• **RECORDS FOR THIS TASK**:
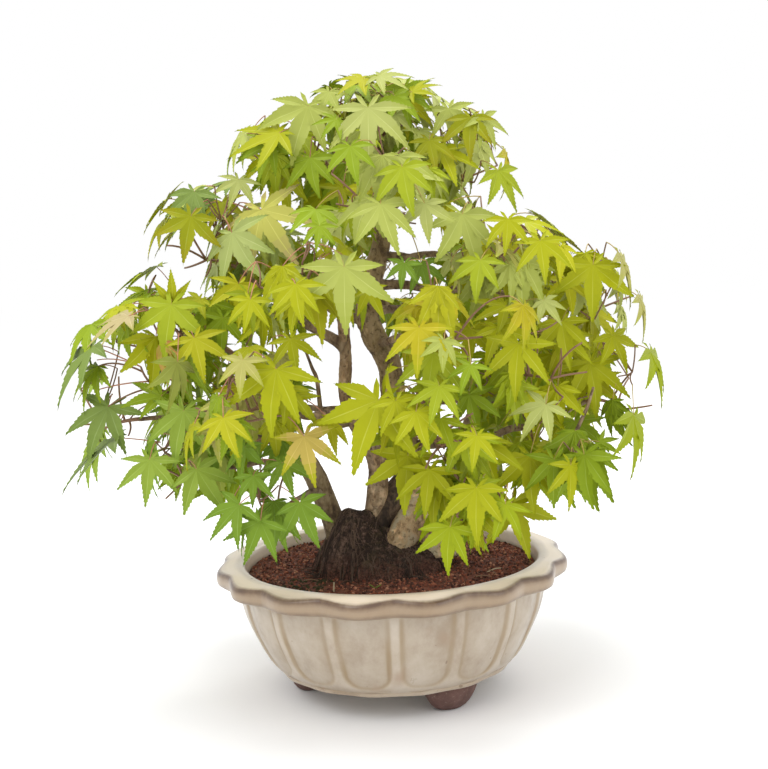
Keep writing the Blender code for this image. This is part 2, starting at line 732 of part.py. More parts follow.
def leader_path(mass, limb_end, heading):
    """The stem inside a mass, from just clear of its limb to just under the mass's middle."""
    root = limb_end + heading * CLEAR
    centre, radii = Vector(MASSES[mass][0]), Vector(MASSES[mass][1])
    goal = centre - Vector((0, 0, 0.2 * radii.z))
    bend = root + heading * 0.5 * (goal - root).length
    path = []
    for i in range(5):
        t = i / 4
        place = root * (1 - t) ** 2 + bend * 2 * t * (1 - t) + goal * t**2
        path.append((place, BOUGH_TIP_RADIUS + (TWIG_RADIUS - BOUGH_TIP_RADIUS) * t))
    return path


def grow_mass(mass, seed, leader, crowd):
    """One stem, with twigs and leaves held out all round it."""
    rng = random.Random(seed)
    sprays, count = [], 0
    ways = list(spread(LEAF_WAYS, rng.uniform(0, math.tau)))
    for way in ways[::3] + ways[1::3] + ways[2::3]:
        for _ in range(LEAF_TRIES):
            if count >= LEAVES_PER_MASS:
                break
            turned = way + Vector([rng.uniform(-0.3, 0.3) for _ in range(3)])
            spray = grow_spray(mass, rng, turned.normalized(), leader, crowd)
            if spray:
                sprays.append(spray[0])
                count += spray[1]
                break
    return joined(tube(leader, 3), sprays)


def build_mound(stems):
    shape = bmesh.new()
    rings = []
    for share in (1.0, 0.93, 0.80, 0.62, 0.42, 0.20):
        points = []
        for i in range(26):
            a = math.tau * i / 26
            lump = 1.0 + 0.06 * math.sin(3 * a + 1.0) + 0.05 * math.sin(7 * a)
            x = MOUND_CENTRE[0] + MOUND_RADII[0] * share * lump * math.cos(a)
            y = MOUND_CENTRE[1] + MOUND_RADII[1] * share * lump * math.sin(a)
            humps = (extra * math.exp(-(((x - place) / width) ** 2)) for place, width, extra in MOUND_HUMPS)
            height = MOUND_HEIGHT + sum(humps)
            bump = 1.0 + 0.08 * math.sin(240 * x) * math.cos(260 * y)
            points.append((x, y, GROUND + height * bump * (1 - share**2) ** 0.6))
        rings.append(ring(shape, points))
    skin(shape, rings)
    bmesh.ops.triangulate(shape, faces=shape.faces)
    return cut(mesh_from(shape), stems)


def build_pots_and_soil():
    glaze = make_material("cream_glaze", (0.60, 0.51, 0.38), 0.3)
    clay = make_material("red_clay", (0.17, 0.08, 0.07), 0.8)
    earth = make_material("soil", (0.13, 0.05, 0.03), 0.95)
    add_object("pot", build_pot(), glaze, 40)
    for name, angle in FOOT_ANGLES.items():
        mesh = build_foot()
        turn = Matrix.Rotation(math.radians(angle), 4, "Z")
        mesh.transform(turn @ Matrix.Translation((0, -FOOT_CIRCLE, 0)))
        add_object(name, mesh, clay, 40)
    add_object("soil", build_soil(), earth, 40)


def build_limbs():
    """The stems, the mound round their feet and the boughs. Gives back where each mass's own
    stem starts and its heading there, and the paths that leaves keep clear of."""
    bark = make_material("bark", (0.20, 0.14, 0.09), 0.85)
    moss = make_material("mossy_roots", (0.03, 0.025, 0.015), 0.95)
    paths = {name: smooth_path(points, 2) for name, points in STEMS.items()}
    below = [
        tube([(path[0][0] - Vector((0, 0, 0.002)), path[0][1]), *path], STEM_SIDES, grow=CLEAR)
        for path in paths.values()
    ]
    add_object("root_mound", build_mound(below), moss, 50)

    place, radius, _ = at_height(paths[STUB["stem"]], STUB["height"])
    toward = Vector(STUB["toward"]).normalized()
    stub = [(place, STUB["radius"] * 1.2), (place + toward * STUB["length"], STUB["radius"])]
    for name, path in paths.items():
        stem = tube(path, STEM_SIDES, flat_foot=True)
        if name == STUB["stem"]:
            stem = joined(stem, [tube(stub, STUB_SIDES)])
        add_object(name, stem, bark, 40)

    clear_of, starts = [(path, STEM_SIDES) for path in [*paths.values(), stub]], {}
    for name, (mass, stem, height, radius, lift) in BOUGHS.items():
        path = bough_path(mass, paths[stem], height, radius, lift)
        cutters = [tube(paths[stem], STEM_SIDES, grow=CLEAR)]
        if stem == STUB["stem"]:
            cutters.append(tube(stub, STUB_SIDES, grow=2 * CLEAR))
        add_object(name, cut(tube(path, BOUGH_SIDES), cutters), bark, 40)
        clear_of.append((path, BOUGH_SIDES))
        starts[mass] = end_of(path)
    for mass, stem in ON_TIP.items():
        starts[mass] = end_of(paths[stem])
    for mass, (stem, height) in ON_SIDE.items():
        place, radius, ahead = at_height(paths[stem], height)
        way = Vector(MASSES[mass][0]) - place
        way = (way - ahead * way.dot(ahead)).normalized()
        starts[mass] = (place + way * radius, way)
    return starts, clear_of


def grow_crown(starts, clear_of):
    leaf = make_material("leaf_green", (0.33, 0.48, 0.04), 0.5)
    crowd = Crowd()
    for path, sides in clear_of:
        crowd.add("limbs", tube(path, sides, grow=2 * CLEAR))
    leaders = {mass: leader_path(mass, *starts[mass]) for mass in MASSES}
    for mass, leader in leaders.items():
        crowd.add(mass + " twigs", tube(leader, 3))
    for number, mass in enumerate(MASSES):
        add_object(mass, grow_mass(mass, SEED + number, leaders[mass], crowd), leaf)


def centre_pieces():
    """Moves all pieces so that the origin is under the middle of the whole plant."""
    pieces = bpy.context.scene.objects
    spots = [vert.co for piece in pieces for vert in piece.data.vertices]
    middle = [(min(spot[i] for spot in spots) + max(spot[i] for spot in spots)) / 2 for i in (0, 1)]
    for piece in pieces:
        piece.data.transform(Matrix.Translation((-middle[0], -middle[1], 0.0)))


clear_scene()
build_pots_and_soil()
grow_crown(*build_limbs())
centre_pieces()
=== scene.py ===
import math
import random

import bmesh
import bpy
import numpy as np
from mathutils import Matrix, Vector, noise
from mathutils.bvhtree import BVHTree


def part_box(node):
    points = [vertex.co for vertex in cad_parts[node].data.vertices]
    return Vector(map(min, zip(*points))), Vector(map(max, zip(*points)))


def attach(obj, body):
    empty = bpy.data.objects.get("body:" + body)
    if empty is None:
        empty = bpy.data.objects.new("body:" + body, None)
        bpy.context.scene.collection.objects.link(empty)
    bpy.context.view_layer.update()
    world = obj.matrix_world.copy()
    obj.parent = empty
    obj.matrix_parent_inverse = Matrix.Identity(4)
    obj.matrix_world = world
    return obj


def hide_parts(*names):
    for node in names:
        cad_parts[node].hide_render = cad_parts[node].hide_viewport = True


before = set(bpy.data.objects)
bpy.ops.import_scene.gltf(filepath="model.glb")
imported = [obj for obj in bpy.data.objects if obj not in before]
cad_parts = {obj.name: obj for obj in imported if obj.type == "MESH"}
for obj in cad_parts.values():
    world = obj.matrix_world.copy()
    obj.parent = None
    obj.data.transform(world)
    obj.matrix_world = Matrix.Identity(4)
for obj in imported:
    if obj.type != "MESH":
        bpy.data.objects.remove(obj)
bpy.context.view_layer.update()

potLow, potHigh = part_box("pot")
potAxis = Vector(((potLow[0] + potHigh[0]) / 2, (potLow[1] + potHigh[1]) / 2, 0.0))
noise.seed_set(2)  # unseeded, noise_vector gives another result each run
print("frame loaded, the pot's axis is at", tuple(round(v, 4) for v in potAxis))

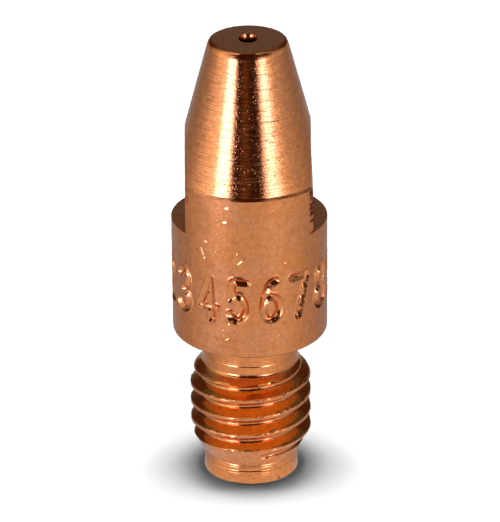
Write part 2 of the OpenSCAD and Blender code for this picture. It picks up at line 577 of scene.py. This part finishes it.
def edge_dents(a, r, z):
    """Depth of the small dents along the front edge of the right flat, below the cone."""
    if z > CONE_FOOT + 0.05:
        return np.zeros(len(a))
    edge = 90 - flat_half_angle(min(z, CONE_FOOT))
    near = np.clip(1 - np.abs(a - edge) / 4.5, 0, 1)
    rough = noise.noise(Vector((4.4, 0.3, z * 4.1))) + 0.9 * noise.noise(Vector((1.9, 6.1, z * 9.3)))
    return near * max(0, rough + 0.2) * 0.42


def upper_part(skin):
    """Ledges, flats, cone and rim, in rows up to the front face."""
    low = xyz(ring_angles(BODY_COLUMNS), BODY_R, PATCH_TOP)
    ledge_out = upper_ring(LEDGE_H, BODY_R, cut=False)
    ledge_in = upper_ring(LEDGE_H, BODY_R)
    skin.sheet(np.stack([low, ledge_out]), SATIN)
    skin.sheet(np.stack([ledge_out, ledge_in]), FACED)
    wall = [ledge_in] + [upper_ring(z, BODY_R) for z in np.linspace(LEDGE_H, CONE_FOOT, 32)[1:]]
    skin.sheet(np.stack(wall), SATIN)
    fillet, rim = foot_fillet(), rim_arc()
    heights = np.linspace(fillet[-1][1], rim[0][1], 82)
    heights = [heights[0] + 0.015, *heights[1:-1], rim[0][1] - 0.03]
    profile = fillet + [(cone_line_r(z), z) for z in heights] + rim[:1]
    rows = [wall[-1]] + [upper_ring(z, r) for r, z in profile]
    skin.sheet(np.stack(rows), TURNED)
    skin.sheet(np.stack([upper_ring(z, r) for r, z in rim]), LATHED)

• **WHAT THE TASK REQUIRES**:
Starting with the line that contains "spots = [vert.co", repeat each line exactly, and stop once the line that contains "v in potAxis))" has been repeated.

• **SOLUTION TO THIS EXERCISE**:
    spots = [vert.co for piece in pieces for vert in piece.data.vertices]
    middle = [(min(spot[i] for spot in spots) + max(spot[i] for spot in spots)) / 2 for i in (0, 1)]
    for piece in pieces:
        piece.data.transform(Matrix.Translation((-middle[0], -middle[1], 0.0)))


clear_scene()
build_pots_and_soil()
grow_crown(*build_limbs())
centre_pieces()
=== scene.py ===
import math
import random

import bmesh
import bpy
import numpy as np
from mathutils import Matrix, Vector, noise
from mathutils.bvhtree import BVHTree


def part_box(node):
    points = [vertex.co for vertex in cad_parts[node].data.vertices]
    return Vector(map(min, zip(*points))), Vector(map(max, zip(*points)))


def attach(obj, body):
    empty = bpy.data.objects.get("body:" + body)
    if empty is None:
        empty = bpy.data.objects.new("body:" + body, None)
        bpy.context.scene.collection.objects.link(empty)
    bpy.context.view_layer.update()
    world = obj.matrix_world.copy()
    obj.parent = empty
    obj.matrix_parent_inverse = Matrix.Identity(4)
    obj.matrix_world = world
    return obj


def hide_parts(*names):
    for node in names:
        cad_parts[node].hide_render = cad_parts[node].hide_viewport = True


before = set(bpy.data.objects)
bpy.ops.import_scene.gltf(filepath="model.glb")
imported = [obj for obj in bpy.data.objects if obj not in before]
cad_parts = {obj.name: obj for obj in imported if obj.type == "MESH"}
for obj in cad_parts.values():
    world = obj.matrix_world.copy()
    obj.parent = None
    obj.data.transform(world)
    obj.matrix_world = Matrix.Identity(4)
for obj in imported:
    if obj.type != "MESH":
        bpy.data.objects.remove(obj)
bpy.context.view_layer.update()

potLow, potHigh = part_box("pot")
potAxis = Vector(((potLow[0] + potHigh[0]) / 2, (potLow[1] + potHigh[1]) / 2, 0.0))
noise.seed_set(2)  # unseeded, noise_vector gives another result each run
print("frame loaded, the pot's axis is at", tuple(round(v, 4) for v in potAxis))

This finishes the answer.